En algunos países se recurrió a convertir las empresas estatales en sociedades mercantiles cotizadas en bolsa y el Estado se fue desprendiendo paulatinamente del control de esas empresas. En otros, simplemente se cerraron porque arrastraban un lastre muy pesado. Tenían más empleados de lo necesario y muchas veces pagados a salarios por encima de mercado, su tecnología era obsoleta y seguían modelos de administración propios del derecho administrativo, es decir, totalmente inadecuados para competir contra empresas privadas.

Considero de suyo importante que esa “periferia de la libre competencia” sea cuidadosamente regulada en la futura ley de la materia, para que se tomen las medidas adecuadas, sobre todo, de apertura de los mercados, de tal manera que, en igualdad de términos y condiciones, los particulares puedan ofrecer los servicios u organizar las actividades consiguientes. Debe preverse, entre otras cosas, la promulgación de regulaciones para la creación y gestión de puertos y aeropuertos privados, de ferris, de puentes, túneles, carreteras y autopistas privadas, de ferrocarriles que a cambio de un “peaje” puedan circular en competencia abierta sobre las redes ferrocarrileras del país, de manejo privado de desechos sólidos, etcétera.
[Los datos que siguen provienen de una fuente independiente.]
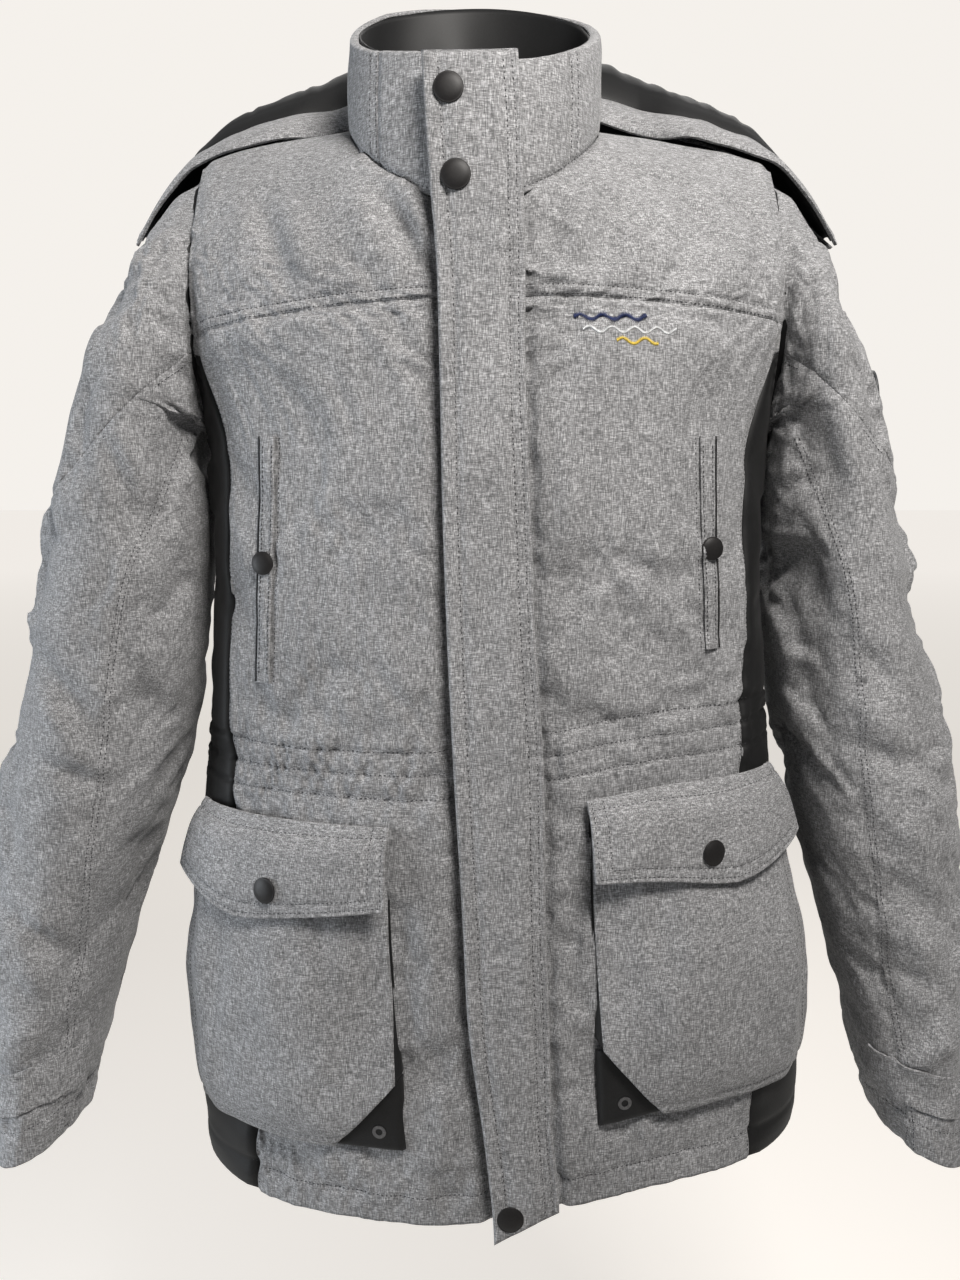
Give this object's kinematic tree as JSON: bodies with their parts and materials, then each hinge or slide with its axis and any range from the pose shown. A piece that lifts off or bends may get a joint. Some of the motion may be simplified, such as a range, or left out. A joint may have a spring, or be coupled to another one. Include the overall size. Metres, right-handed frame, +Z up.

Nada de lo expuesto es cosa fácil. Habrá oposiciones sectoriales, oportunismo político, intereses especiales que van a aferrarse a sus esferas de privilegio hoy en día “legales” y, además, el debate no va a ser siempre transparente. Habrá argumentos que presenten la apertura de los mercados en esta “periferia” como otra privatización contraria a los intereses del pueblo, olvidando mencionar que, en mercados abiertos, ningún consumidor está obligado a adquirir los bienes o servicios de cualquier proveedor y que la clave está en que haya información transparente disponible.

 

Eduardo Mayora Alvarado.

Ciudad de Guatemala, 24 de abril de 2024.